Copy every line of the material below word for word.

"""

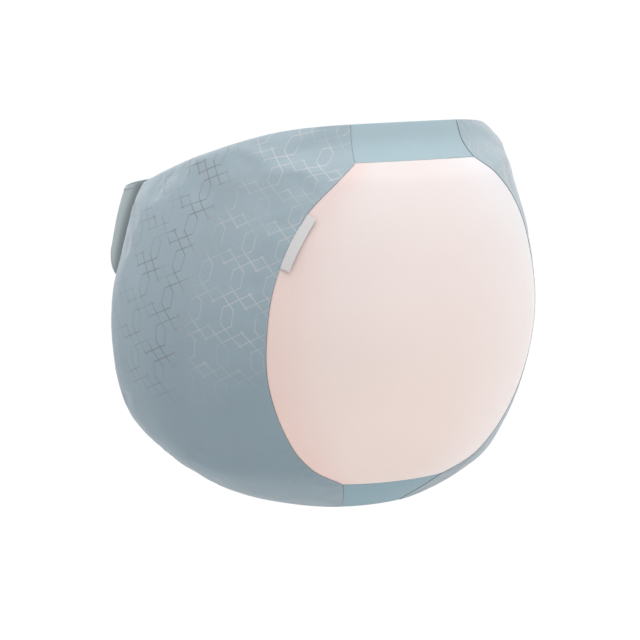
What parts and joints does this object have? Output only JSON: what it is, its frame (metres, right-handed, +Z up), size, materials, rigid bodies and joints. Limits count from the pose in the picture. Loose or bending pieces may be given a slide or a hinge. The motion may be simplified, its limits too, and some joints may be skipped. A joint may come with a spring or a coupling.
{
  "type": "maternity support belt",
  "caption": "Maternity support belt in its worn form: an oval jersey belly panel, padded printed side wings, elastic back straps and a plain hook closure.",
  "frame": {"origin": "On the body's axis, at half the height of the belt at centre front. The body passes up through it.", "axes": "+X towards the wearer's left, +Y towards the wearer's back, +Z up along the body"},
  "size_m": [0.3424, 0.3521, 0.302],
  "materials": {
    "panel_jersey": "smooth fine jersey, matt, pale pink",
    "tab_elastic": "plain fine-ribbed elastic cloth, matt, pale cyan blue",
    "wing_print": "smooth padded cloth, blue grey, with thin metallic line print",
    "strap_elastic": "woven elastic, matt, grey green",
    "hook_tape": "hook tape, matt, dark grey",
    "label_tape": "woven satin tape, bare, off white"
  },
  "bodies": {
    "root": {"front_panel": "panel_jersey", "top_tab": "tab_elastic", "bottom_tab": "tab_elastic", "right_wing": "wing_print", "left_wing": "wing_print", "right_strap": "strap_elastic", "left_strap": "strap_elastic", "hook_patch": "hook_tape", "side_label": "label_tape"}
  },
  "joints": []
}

"""

Result:
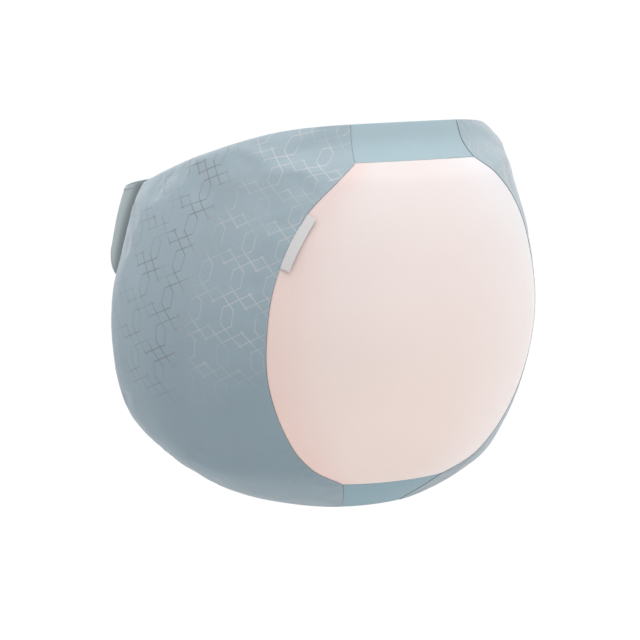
What parts and joints does this object have? Output only JSON: what it is, its frame (metres, right-handed, +Z up), size, materials, rigid bodies and joints. Limits count from the pose in the picture. Loose or bending pieces may be given a slide or a hinge. The motion may be simplified, its limits too, and some joints may be skipped. A joint may come with a spring or a coupling.
{
  "type": "maternity support belt",
  "caption": "Maternity support belt in its worn form: an oval jersey belly panel, padded printed side wings, elastic back straps and a plain hook closure.",
  "frame": {"origin": "On the body's axis, at half the height of the belt at centre front. The body passes up through it.", "axes": "+X towards the wearer's left, +Y towards the wearer's back, +Z up along the body"},
  "size_m": [0.3424, 0.3521, 0.302],
  "materials": {
    "panel_jersey": "smooth fine jersey, matt, pale pink",
    "tab_elastic": "plain fine-ribbed elastic cloth, matt, pale cyan blue",
    "wing_print": "smooth padded cloth, blue grey, with thin metallic line print",
    "strap_elastic": "woven elastic, matt, grey green",
    "hook_tape": "hook tape, matt, dark grey",
    "label_tape": "woven satin tape, bare, off white"
  },
  "bodies": {
    "root": {"front_panel": "panel_jersey", "top_tab": "tab_elastic", "bottom_tab": "tab_elastic", "right_wing": "wing_print", "left_wing": "wing_print", "right_strap": "strap_elastic", "left_strap": "strap_elastic", "hook_patch": "hook_tape", "side_label": "label_tape"}
  },
  "joints": []
}